_WHAT THIS TASK INVOLVES_
Copy out all of the data below with no alterations.

_AVAILABLE DATA_
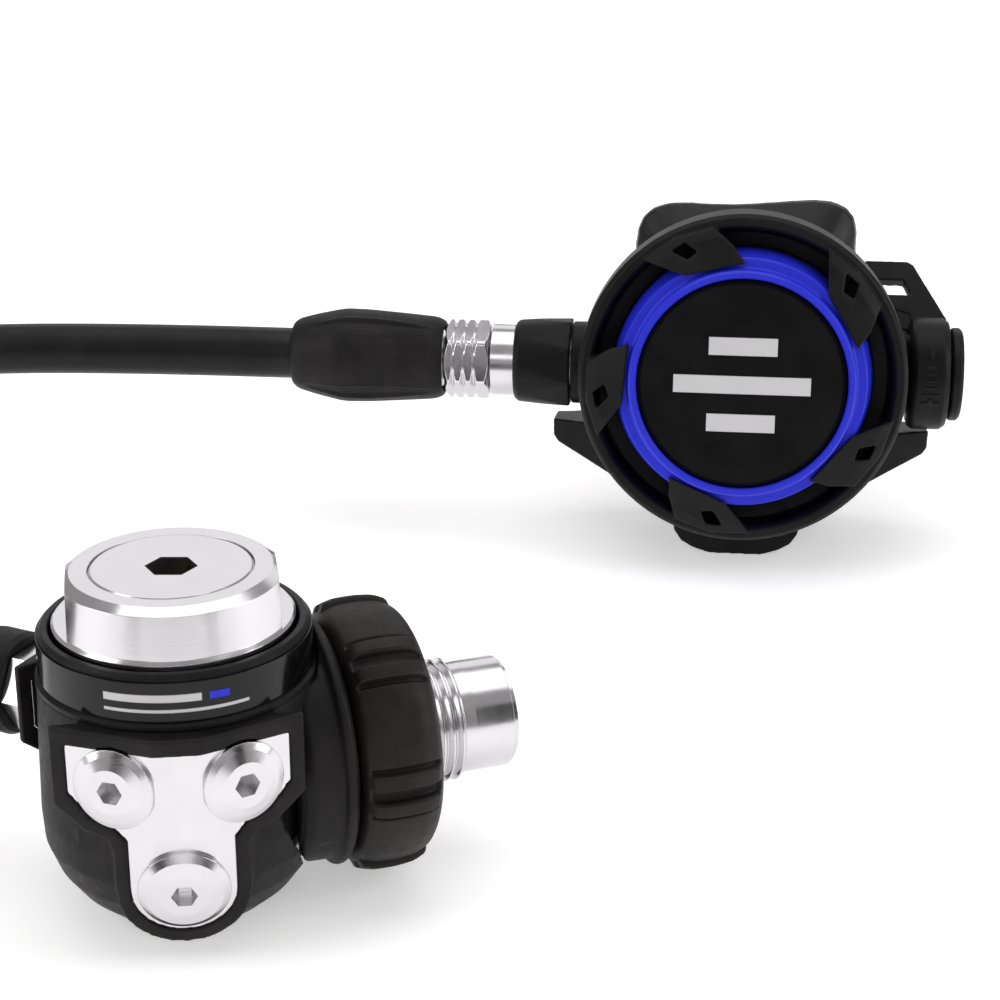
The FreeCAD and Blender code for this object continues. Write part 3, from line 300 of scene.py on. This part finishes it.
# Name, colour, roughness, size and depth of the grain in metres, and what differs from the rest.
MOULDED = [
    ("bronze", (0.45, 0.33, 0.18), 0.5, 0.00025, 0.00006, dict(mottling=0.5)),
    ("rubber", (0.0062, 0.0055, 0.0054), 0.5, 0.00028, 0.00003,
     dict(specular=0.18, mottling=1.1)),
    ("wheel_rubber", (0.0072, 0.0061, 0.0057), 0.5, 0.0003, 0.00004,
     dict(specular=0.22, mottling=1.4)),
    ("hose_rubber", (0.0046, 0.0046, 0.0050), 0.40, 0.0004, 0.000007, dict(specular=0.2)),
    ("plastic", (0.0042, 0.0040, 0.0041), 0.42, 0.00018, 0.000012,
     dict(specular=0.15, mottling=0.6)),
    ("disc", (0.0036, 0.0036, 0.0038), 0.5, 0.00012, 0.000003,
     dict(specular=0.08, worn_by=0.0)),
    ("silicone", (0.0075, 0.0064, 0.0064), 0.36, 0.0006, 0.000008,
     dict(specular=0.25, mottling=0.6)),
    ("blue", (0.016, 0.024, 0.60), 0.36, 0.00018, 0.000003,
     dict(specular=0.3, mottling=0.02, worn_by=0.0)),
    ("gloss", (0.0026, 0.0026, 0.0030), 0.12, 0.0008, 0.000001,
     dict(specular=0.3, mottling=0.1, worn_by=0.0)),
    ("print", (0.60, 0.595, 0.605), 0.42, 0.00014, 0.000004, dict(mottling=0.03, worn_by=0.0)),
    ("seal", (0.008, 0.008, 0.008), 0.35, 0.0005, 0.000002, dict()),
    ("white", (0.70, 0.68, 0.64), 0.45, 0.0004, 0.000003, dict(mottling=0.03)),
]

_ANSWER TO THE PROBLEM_
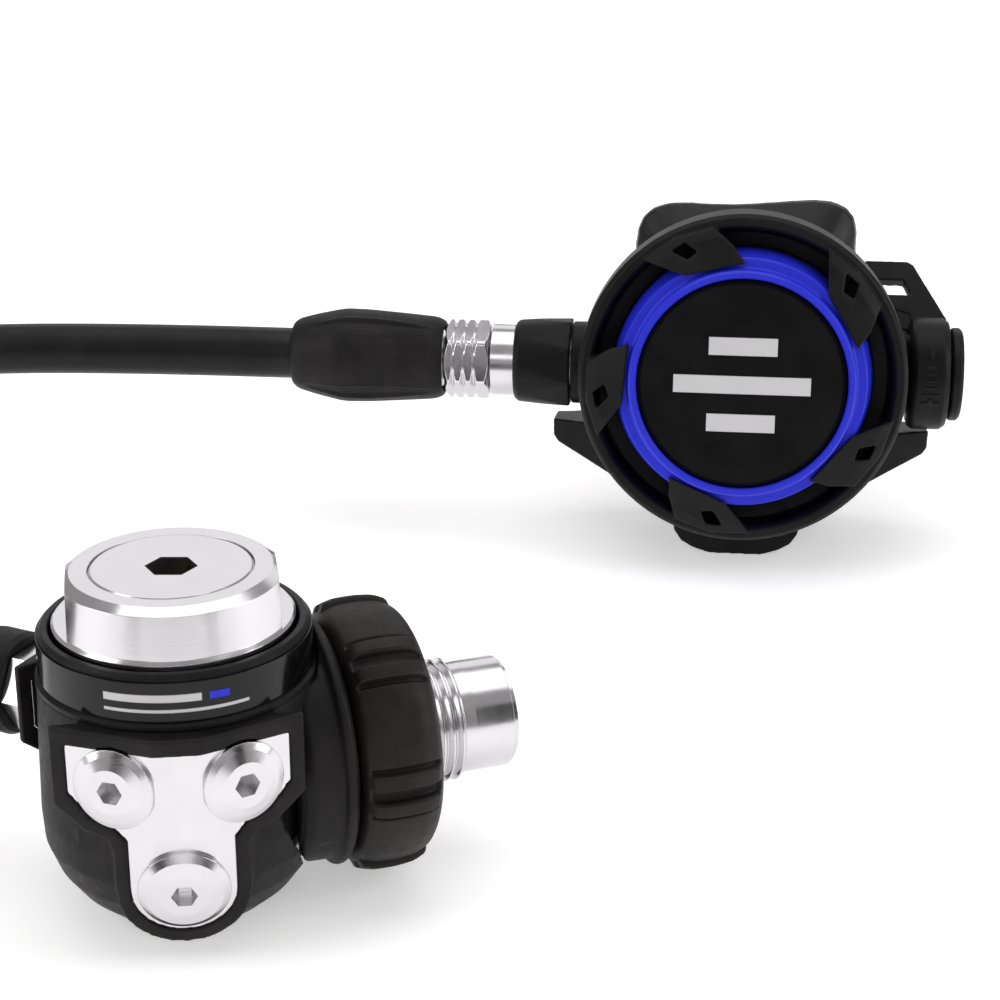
The FreeCAD and Blender code for this object continues. Write part 3, from line 300 of scene.py on. This part finishes it.
# Name, colour, roughness, size and depth of the grain in metres, and what differs from the rest.
MOULDED = [
    ("bronze", (0.45, 0.33, 0.18), 0.5, 0.00025, 0.00006, dict(mottling=0.5)),
    ("rubber", (0.0062, 0.0055, 0.0054), 0.5, 0.00028, 0.00003,
     dict(specular=0.18, mottling=1.1)),
    ("wheel_rubber", (0.0072, 0.0061, 0.0057), 0.5, 0.0003, 0.00004,
     dict(specular=0.22, mottling=1.4)),
    ("hose_rubber", (0.0046, 0.0046, 0.0050), 0.40, 0.0004, 0.000007, dict(specular=0.2)),
    ("plastic", (0.0042, 0.0040, 0.0041), 0.42, 0.00018, 0.000012,
     dict(specular=0.15, mottling=0.6)),
    ("disc", (0.0036, 0.0036, 0.0038), 0.5, 0.00012, 0.000003,
     dict(specular=0.08, worn_by=0.0)),
    ("silicone", (0.0075, 0.0064, 0.0064), 0.36, 0.0006, 0.000008,
     dict(specular=0.25, mottling=0.6)),
    ("blue", (0.016, 0.024, 0.60), 0.36, 0.00018, 0.000003,
     dict(specular=0.3, mottling=0.02, worn_by=0.0)),
    ("gloss", (0.0026, 0.0026, 0.0030), 0.12, 0.0008, 0.000001,
     dict(specular=0.3, mottling=0.1, worn_by=0.0)),
    ("print", (0.60, 0.595, 0.605), 0.42, 0.00014, 0.000004, dict(mottling=0.03, worn_by=0.0)),
    ("seal", (0.008, 0.008, 0.008), 0.35, 0.0005, 0.000002, dict()),
    ("white", (0.70, 0.68, 0.64), 0.45, 0.0004, 0.000003, dict(mottling=0.03)),
]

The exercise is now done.